§ **AIM**
Will you give the material below again, every line exactly as it is?

§ **EXERCISE MATERIALS**
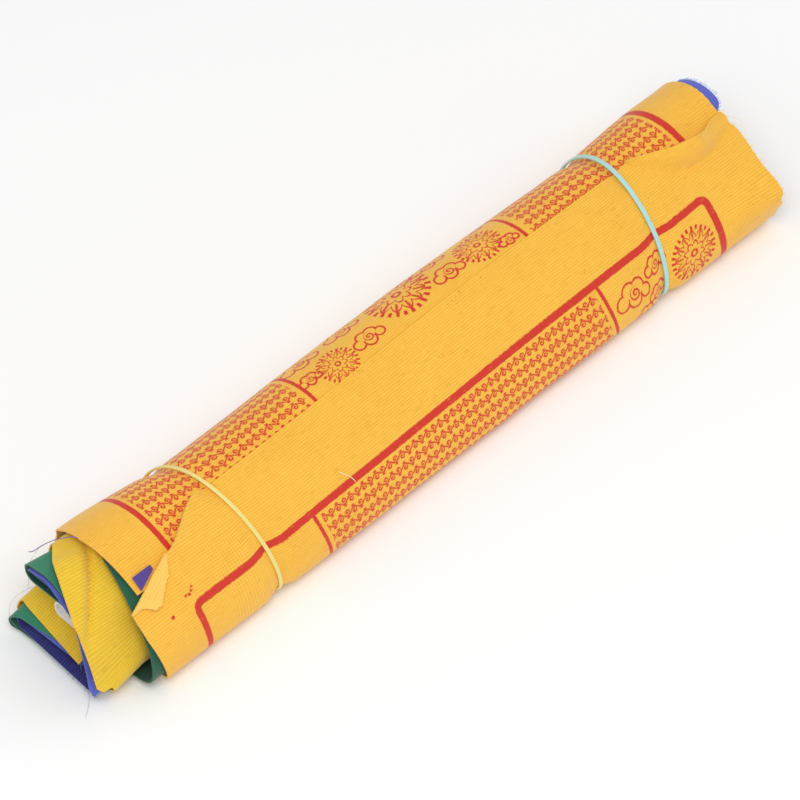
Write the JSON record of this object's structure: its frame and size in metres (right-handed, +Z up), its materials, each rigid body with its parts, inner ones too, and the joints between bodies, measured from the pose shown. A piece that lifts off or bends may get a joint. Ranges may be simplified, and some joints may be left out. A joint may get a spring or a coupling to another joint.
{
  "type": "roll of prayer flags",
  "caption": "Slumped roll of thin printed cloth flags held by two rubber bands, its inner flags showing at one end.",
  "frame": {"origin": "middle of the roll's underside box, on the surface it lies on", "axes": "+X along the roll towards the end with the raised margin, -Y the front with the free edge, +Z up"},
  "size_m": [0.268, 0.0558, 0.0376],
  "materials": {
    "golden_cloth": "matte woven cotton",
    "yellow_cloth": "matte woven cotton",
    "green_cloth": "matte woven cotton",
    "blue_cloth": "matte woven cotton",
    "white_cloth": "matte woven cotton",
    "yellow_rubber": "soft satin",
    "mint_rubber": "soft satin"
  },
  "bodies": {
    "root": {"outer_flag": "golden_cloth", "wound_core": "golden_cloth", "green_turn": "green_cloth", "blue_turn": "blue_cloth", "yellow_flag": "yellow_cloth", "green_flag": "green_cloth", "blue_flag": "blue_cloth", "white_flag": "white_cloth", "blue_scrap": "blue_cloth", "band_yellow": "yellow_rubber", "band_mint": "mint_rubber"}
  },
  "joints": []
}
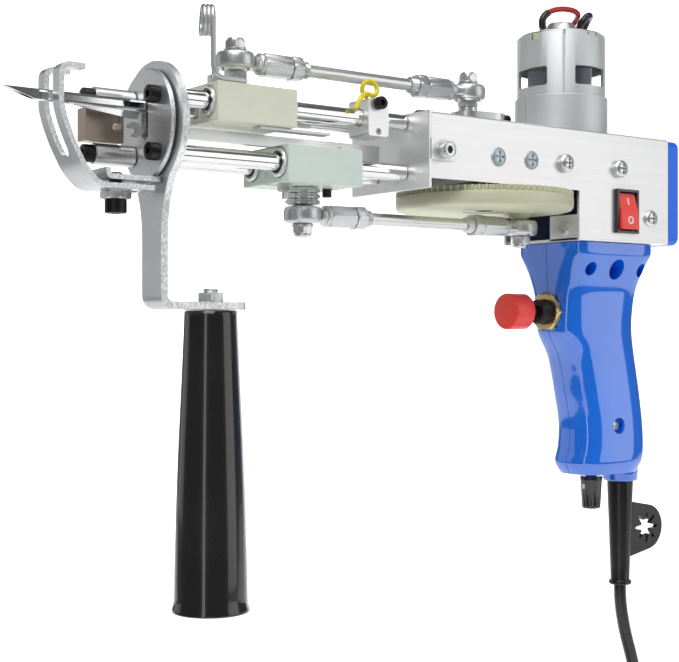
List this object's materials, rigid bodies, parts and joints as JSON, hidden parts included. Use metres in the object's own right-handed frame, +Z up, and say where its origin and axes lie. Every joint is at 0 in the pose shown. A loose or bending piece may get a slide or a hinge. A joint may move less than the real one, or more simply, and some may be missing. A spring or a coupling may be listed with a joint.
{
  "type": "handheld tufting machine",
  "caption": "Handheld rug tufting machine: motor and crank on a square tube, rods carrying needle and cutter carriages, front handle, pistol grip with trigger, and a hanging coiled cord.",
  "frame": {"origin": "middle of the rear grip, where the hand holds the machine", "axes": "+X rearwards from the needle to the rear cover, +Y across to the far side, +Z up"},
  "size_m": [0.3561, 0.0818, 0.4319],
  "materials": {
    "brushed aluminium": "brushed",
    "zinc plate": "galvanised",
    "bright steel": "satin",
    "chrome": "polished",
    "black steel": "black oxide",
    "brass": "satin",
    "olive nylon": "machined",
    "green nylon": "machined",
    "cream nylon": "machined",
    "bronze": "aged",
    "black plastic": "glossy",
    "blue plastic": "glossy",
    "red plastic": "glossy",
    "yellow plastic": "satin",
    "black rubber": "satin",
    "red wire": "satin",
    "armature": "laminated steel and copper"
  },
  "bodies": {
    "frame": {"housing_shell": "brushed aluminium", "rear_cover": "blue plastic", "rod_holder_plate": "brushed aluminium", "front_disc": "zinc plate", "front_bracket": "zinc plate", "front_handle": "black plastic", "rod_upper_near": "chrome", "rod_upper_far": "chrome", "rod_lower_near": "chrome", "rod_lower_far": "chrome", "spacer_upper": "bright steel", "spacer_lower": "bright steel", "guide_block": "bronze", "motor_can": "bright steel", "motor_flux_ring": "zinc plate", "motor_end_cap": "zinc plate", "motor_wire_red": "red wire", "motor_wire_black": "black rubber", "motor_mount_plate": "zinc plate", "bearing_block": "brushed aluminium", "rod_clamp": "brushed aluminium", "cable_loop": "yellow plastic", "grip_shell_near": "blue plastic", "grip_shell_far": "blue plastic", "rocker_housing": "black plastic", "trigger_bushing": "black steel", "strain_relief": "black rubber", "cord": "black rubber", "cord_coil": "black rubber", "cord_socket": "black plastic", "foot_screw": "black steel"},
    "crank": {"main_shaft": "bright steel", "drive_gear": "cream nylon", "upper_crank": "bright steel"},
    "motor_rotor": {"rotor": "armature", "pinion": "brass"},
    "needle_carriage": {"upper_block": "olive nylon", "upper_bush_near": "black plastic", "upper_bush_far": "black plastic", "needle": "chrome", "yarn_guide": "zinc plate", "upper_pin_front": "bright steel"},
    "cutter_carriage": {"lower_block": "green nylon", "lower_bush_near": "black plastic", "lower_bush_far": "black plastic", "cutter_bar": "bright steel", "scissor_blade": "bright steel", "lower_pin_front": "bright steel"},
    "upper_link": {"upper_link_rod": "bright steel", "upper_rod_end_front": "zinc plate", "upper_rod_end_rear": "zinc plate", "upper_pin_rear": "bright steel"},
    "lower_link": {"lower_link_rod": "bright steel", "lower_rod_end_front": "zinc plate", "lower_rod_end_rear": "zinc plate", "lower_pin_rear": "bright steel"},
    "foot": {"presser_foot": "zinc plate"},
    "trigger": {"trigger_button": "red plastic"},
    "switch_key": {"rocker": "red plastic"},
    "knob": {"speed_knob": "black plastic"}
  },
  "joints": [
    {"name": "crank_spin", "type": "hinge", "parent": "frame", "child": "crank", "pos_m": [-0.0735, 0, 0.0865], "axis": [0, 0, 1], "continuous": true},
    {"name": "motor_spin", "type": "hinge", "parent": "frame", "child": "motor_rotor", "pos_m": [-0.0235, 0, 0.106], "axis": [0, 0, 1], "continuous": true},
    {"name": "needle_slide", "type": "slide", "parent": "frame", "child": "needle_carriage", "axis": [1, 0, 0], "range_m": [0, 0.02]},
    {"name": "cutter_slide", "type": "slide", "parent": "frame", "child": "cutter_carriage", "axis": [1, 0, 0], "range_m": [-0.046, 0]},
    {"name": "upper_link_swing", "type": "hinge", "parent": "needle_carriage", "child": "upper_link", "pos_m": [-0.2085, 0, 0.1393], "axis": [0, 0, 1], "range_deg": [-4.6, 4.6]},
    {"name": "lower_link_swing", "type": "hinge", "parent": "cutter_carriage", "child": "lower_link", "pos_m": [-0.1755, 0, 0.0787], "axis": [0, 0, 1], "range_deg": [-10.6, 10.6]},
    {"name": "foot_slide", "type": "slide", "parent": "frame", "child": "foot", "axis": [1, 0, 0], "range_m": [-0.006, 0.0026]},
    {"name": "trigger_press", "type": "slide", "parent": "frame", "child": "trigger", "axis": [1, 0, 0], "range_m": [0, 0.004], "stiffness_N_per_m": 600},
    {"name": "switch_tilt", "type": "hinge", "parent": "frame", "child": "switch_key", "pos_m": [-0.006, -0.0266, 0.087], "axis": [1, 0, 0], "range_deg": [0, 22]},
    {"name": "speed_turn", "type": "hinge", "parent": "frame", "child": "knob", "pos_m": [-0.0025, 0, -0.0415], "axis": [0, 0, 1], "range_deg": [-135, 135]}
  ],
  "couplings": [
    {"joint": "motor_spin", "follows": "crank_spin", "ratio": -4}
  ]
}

§ **CORRECT OUTPUT**
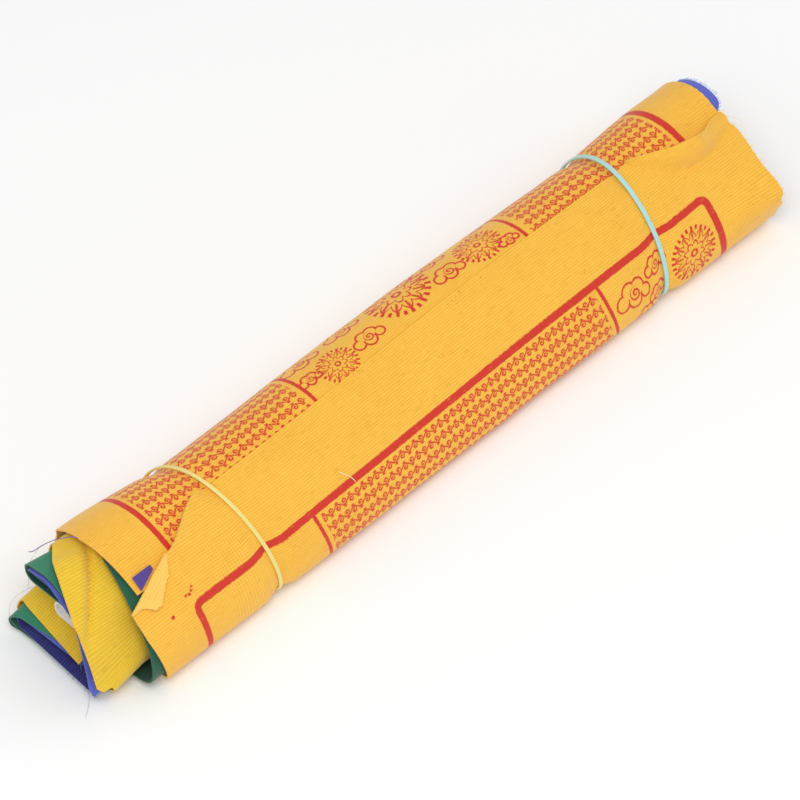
Write the JSON record of this object's structure: its frame and size in metres (right-handed, +Z up), its materials, each rigid body with its parts, inner ones too, and the joints between bodies, measured from the pose shown. A piece that lifts off or bends may get a joint. Ranges may be simplified, and some joints may be left out. A joint may get a spring or a coupling to another joint.
{
  "type": "roll of prayer flags",
  "caption": "Slumped roll of thin printed cloth flags held by two rubber bands, its inner flags showing at one end.",
  "frame": {"origin": "middle of the roll's underside box, on the surface it lies on", "axes": "+X along the roll towards the end with the raised margin, -Y the front with the free edge, +Z up"},
  "size_m": [0.268, 0.0558, 0.0376],
  "materials": {
    "golden_cloth": "matte woven cotton",
    "yellow_cloth": "matte woven cotton",
    "green_cloth": "matte woven cotton",
    "blue_cloth": "matte woven cotton",
    "white_cloth": "matte woven cotton",
    "yellow_rubber": "soft satin",
    "mint_rubber": "soft satin"
  },
  "bodies": {
    "root": {"outer_flag": "golden_cloth", "wound_core": "golden_cloth", "green_turn": "green_cloth", "blue_turn": "blue_cloth", "yellow_flag": "yellow_cloth", "green_flag": "green_cloth", "blue_flag": "blue_cloth", "white_flag": "white_cloth", "blue_scrap": "blue_cloth", "band_yellow": "yellow_rubber", "band_mint": "mint_rubber"}
  },
  "joints": []
}
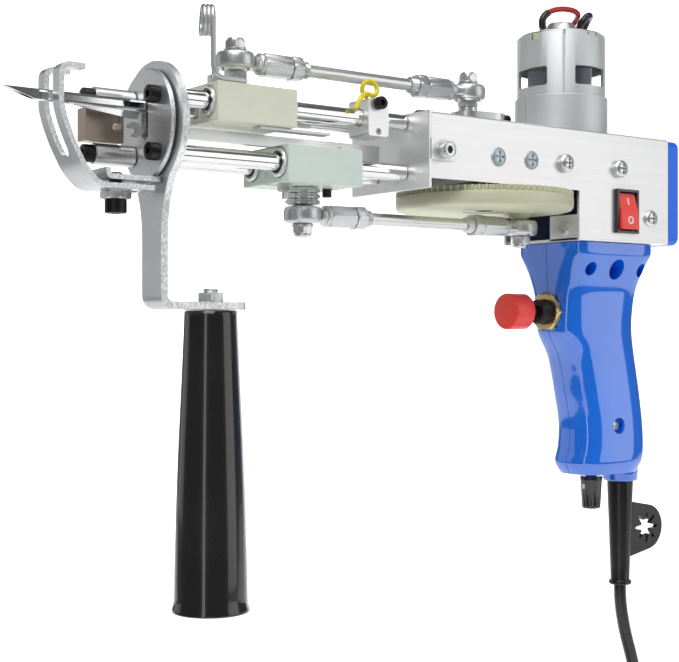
List this object's materials, rigid bodies, parts and joints as JSON, hidden parts included. Use metres in the object's own right-handed frame, +Z up, and say where its origin and axes lie. Every joint is at 0 in the pose shown. A loose or bending piece may get a slide or a hinge. A joint may move less than the real one, or more simply, and some may be missing. A spring or a coupling may be listed with a joint.
{
  "type": "handheld tufting machine",
  "caption": "Handheld rug tufting machine: motor and crank on a square tube, rods carrying needle and cutter carriages, front handle, pistol grip with trigger, and a hanging coiled cord.",
  "frame": {"origin": "middle of the rear grip, where the hand holds the machine", "axes": "+X rearwards from the needle to the rear cover, +Y across to the far side, +Z up"},
  "size_m": [0.3561, 0.0818, 0.4319],
  "materials": {
    "brushed aluminium": "brushed",
    "zinc plate": "galvanised",
    "bright steel": "satin",
    "chrome": "polished",
    "black steel": "black oxide",
    "brass": "satin",
    "olive nylon": "machined",
    "green nylon": "machined",
    "cream nylon": "machined",
    "bronze": "aged",
    "black plastic": "glossy",
    "blue plastic": "glossy",
    "red plastic": "glossy",
    "yellow plastic": "satin",
    "black rubber": "satin",
    "red wire": "satin",
    "armature": "laminated steel and copper"
  },
  "bodies": {
    "frame": {"housing_shell": "brushed aluminium", "rear_cover": "blue plastic", "rod_holder_plate": "brushed aluminium", "front_disc": "zinc plate", "front_bracket": "zinc plate", "front_handle": "black plastic", "rod_upper_near": "chrome", "rod_upper_far": "chrome", "rod_lower_near": "chrome", "rod_lower_far": "chrome", "spacer_upper": "bright steel", "spacer_lower": "bright steel", "guide_block": "bronze", "motor_can": "bright steel", "motor_flux_ring": "zinc plate", "motor_end_cap": "zinc plate", "motor_wire_red": "red wire", "motor_wire_black": "black rubber", "motor_mount_plate": "zinc plate", "bearing_block": "brushed aluminium", "rod_clamp": "brushed aluminium", "cable_loop": "yellow plastic", "grip_shell_near": "blue plastic", "grip_shell_far": "blue plastic", "rocker_housing": "black plastic", "trigger_bushing": "black steel", "strain_relief": "black rubber", "cord": "black rubber", "cord_coil": "black rubber", "cord_socket": "black plastic", "foot_screw": "black steel"},
    "crank": {"main_shaft": "bright steel", "drive_gear": "cream nylon", "upper_crank": "bright steel"},
    "motor_rotor": {"rotor": "armature", "pinion": "brass"},
    "needle_carriage": {"upper_block": "olive nylon", "upper_bush_near": "black plastic", "upper_bush_far": "black plastic", "needle": "chrome", "yarn_guide": "zinc plate", "upper_pin_front": "bright steel"},
    "cutter_carriage": {"lower_block": "green nylon", "lower_bush_near": "black plastic", "lower_bush_far": "black plastic", "cutter_bar": "bright steel", "scissor_blade": "bright steel", "lower_pin_front": "bright steel"},
    "upper_link": {"upper_link_rod": "bright steel", "upper_rod_end_front": "zinc plate", "upper_rod_end_rear": "zinc plate", "upper_pin_rear": "bright steel"},
    "lower_link": {"lower_link_rod": "bright steel", "lower_rod_end_front": "zinc plate", "lower_rod_end_rear": "zinc plate", "lower_pin_rear": "bright steel"},
    "foot": {"presser_foot": "zinc plate"},
    "trigger": {"trigger_button": "red plastic"},
    "switch_key": {"rocker": "red plastic"},
    "knob": {"speed_knob": "black plastic"}
  },
  "joints": [
    {"name": "crank_spin", "type": "hinge", "parent": "frame", "child": "crank", "pos_m": [-0.0735, 0, 0.0865], "axis": [0, 0, 1], "continuous": true},
    {"name": "motor_spin", "type": "hinge", "parent": "frame", "child": "motor_rotor", "pos_m": [-0.0235, 0, 0.106], "axis": [0, 0, 1], "continuous": true},
    {"name": "needle_slide", "type": "slide", "parent": "frame", "child": "needle_carriage", "axis": [1, 0, 0], "range_m": [0, 0.02]},
    {"name": "cutter_slide", "type": "slide", "parent": "frame", "child": "cutter_carriage", "axis": [1, 0, 0], "range_m": [-0.046, 0]},
    {"name": "upper_link_swing", "type": "hinge", "parent": "needle_carriage", "child": "upper_link", "pos_m": [-0.2085, 0, 0.1393], "axis": [0, 0, 1], "range_deg": [-4.6, 4.6]},
    {"name": "lower_link_swing", "type": "hinge", "parent": "cutter_carriage", "child": "lower_link", "pos_m": [-0.1755, 0, 0.0787], "axis": [0, 0, 1], "range_deg": [-10.6, 10.6]},
    {"name": "foot_slide", "type": "slide", "parent": "frame", "child": "foot", "axis": [1, 0, 0], "range_m": [-0.006, 0.0026]},
    {"name": "trigger_press", "type": "slide", "parent": "frame", "child": "trigger", "axis": [1, 0, 0], "range_m": [0, 0.004], "stiffness_N_per_m": 600},
    {"name": "switch_tilt", "type": "hinge", "parent": "frame", "child": "switch_key", "pos_m": [-0.006, -0.0266, 0.087], "axis": [1, 0, 0], "range_deg": [0, 22]},
    {"name": "speed_turn", "type": "hinge", "parent": "frame", "child": "knob", "pos_m": [-0.0025, 0, -0.0415], "axis": [0, 0, 1], "range_deg": [-135, 135]}
  ],
  "couplings": [
    {"joint": "motor_spin", "follows": "crank_spin", "ratio": -4}
  ]
}